• **TASK OBJECTIVE**: Everything from the first line to the line containing "a wire ring." is to be repeated exactly; nothing past it.

• **DATA BLOCK**:

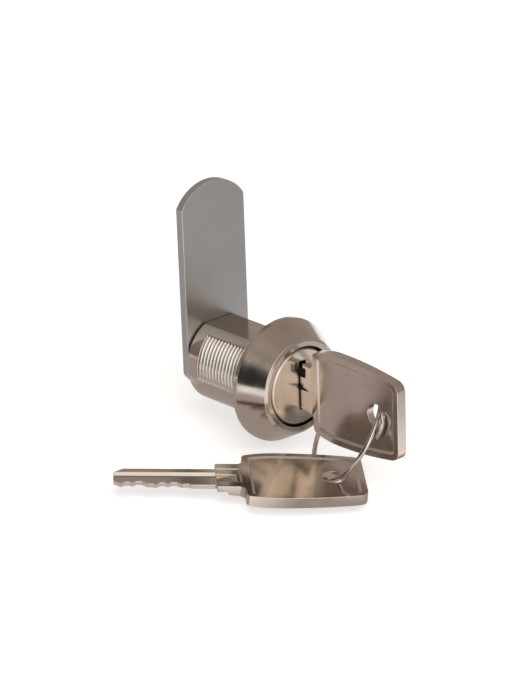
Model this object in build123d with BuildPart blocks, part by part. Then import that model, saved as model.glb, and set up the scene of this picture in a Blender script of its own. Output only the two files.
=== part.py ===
"""Mailbox cam lock with two flat keys on a wire ring.

The lock's axis is Y: the head faces -Y, the cam is at the +Y end and points up (+Z).
The origin is the centre of the head's back face, where the head seats on a panel.
All sizes are millimetres.
"""
import os
from math import cos, radians, sin, sqrt, tan

from build123d import *

# head
rim_r = 13.55
rim_land = 1.3
rim_back_bevel = 0.3
head_height = 7.1
land_width = 1.4
lip_bevel = 0.4

# barrel
barrel_r = 9.5
barrel_length = 19.2
barrel_wall = 2.85
flat_depth = 0.9
thread_depth = 0.55
thread_front = 2.0
rear_band = 3.4
thread_from = -14
thread_to = 51
end_bevel = 0.4

# plug
plug_clearance = 0.05
disc_step = 2.25
disc_recess_depth = 2.6
disc_clearance = 0.35
disc_set_back = 0.15
disc_bevel = 0.5
seat_depth = 1.2
seat_side = 0.2
seat_end = 0.5
tail_width = 7.0
tail_round = 0.6
tail_clearance = 0.05
end_play = 0.05

# stop washer in the barrel's rear recess
stop_step = 0.2
stop_thickness = 1.2
stop_tab_reach = 1.15
stop_tab_width = 3.2
stop_gap = 0.15
turn_angle = 90

# cam
cam_width = 17.5
cam_thickness = 1.9
cam_top = 39.9
cam_tail_end = 7.1
cam_end_rise = 4.8

# cam screw and its washer
screw_r = 2.5
screw_length = 5.6
screw_tip_gap = 0.25
screw_head_r = 4.5
screw_head_height = 2.6
screw_head_round = 1.6
screw_cross_length = 4.4
screw_cross_width = 0.9
screw_cross_depth = 1.5
lock_washer_r = 4.6
lock_washer_play = 0.2
lock_washer_thickness = 1.0
lock_washer_split = 0.7
tail_short = 0.15

# key
key_thickness = 2.3
bow_length = 25.1
bow_front_half = 8.8
bow_half = 10.0
bow_widest = 7.0
bow_end_half = 8.2
bow_front_round = 1.2
bow_end_round = 2.2
bow_rim = 1.3
field_depth = 0.3
field_flank_angle = 58
key_hole_r = 2.5
key_hole_from_end = 6.6
key_neck_width = 10.0
key_neck_length = 5.75
key_neck_round = 1.4
blade_width = 5.8
blade_above = 1.0
blade_below = 0.5
blade_length = 21.15
tip_length = 2.1
tip_width = 2.6
step_level = 0.4
step_edge = -1.46
groove_width = 1.0
groove_depth = 0.3
groove_offset = 0.2
blade_run_out = 4.9
step_run_out = 5.3
step_run_out_edge = -0.4
groove_run_out = 3.9
notch_width = 2.1
notch_length = 2.3
notch_depth = 0.4
key_rise = 0.3
key_tip_gap = 0.4
key_stop_gap = 0.05
bit_depths = [0.4, 1.1, 0.9, 0.4, 1.4, 1.1]
bit_floor = 1.1
bit_flank_angle = 40

# wafers and their springs
wafer_thickness = 1.2
wafer_width = 6.0
wafer_pitch = 2.4
wafer_front = 0.5
wafer_drop = 0.9
wafer_inset = 0.1
slot_clearance = 0.05
keyway_clearance = 0.1
window_below = 0.15
window_above = 0.7
lobe_width = 1.6
lobe_height = 1.2
pocket_wall = 0.33
spring_r = 0.5
spring_wire = 0.2
spring_gap = 0.05
broach_depth = 0.95
broach_front = -1.6
broach_clearance = 0.2

# retainer
retainer_thickness = 1.0
retainer_width = 5.0
retainer_length = 3.1
retainer_from_end = 1.4
retainer_reach = 0.8
retainer_pocket_depth = 3.2

# ring and the key that lies beside the lock
ring_r = 12.1
ring_wire = 1.0
ring_gap_angle = 6
ring_start = 215
ring_normal = Vector(0.748, -0.381, -0.543).normalized()
ring_towards_lock = Vector(0.029, 0.870, -0.492)
ring_key_angle = 93.4
key_2_heading = 142.0
key_2_tilt = 5.8
key_2_lean = 1.1

# sizes that follow
barrel_flat = barrel_r - flat_depth
thread_back = barrel_length - rear_band
bore_r = barrel_r - barrel_wall
disc_recess_r = bore_r + disc_step
lip_r = disc_recess_r + land_width
stop_r = bore_r + stop_step
stop_tab_r = stop_r + stop_tab_reach
broach_r = bore_r + broach_depth
tail_hole = tail_width + 2 * tail_clearance
cam_shoulder = cam_top - cam_end_rise
cam_tail_shoulder = cam_tail_end - cam_end_rise
lock_washer_bore = screw_r + lock_washer_play
plug_r = bore_r - plug_clearance
disc_r = disc_recess_r - disc_clearance
disc_back = -head_height + disc_recess_depth - end_play
face_y = -head_height + disc_set_back
stop_recess_y = barrel_length - stop_thickness - end_play
plug_end = barrel_length + end_play - stop_thickness
cam_front = plug_end + stop_thickness
cam_back = cam_front + cam_thickness
tail_end = cam_back - tail_short
screw_seat = cam_back + lock_washer_thickness
screw_tip = screw_seat - screw_length
key_stop_y = face_y + seat_depth - key_stop_gap
blade_tip_y = key_stop_y + blade_length
keyway_end = blade_tip_y + key_tip_gap
retainer_y = plug_end - retainer_from_end
wafer_ys = [wafer_front + wafer_pitch * i for i in range(len(bit_depths))]
wafer_r = plug_r - wafer_inset
lobe_edge = wafer_width / 2 + lobe_width + slot_clearance
pocket_top = sqrt((plug_r - pocket_wall) ** 2 - lobe_edge**2)
retainer_pocket_in = plug_r - retainer_pocket_depth
step_foot = step_edge + blade_above - step_level
slot_left = -blade_below - keyway_clearance
slot_right = blade_above + keyway_clearance
key_hole_x = -(key_neck_length + bow_length - key_hole_from_end)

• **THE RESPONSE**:
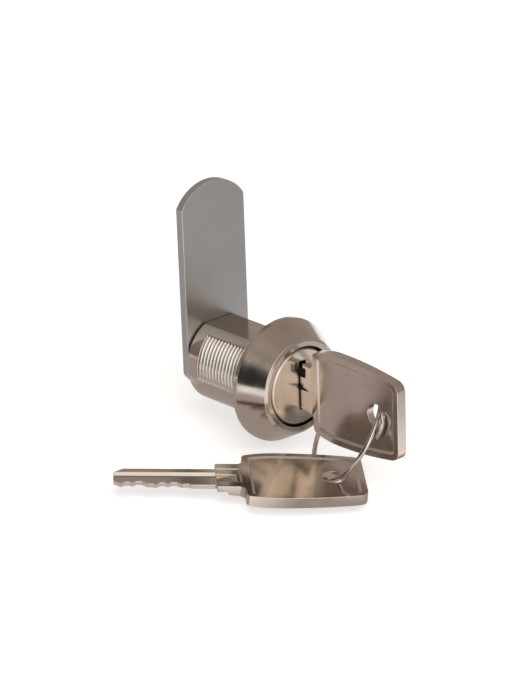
Model this object in build123d with BuildPart blocks, part by part. Then import that model, saved as model.glb, and set up the scene of this picture in a Blender script of its own. Output only the two files.
=== part.py ===
"""Mailbox cam lock with two flat keys on a wire ring.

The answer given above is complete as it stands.